British neo-cons do not question this. Instead their leaders promote reprehensible ideologies to back the new empires. John Lloyd, a neo-con guru, sneers that we on the left are "relativists", but fails to address his own relativism when it comes to our actions and those of the US on the world stage.

When he comes here next month, will these warniks be asking George Bush to release victims in all those other countries where there is a dictator (probably very friendly with Bush) but no oil?

Robert Cooper, the British diplomat who works for Javier Solana in Brussels, is another warrior espousing the rhetoric of "enlightened" colonialism. Let us go forth and civilise them, he calls, let us pre-empt, take over lands, make ourselves safer. He does not care to comment on the number of lives that have been lost as a result of US policies, or how much evil is still fostered in the name of western national interests.

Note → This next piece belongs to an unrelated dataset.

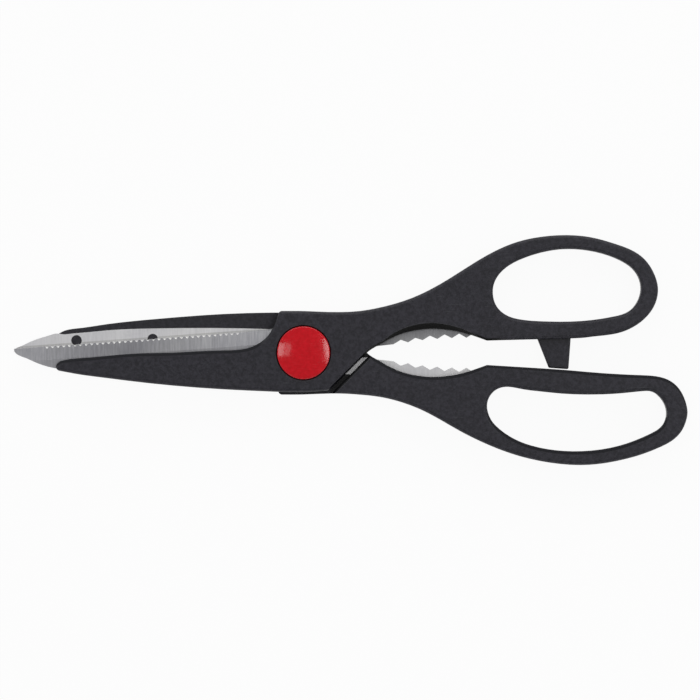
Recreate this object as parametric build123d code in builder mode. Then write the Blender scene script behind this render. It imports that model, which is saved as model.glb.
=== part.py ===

There are three other areas where the neo-cons are making real inroads. They constantly attack the BBC, dissenting journalists and true internationalists as a threat to democracy and the country. They actively promote the old Powellite agenda - to its shame, Prospect magazine this year actually gave an award to Anthony Browne for a venomous anti-immigration pamphlet. When I meet some of these neo-cons, I can feel their intense discomfort that someone like me is now in their corridors. The fact that I am Muslim makes it worse. For them.

And finally, I think Kampfner is right when he says that our neocons "share a deep-rooted conviction that virtually all criticism of Israel must, by definition, be inspired by anti-Semitism".

We have ignored these sinister new ideologues for long enough. Time, I think for the enlightened left to answer and fight back. Before it is too late.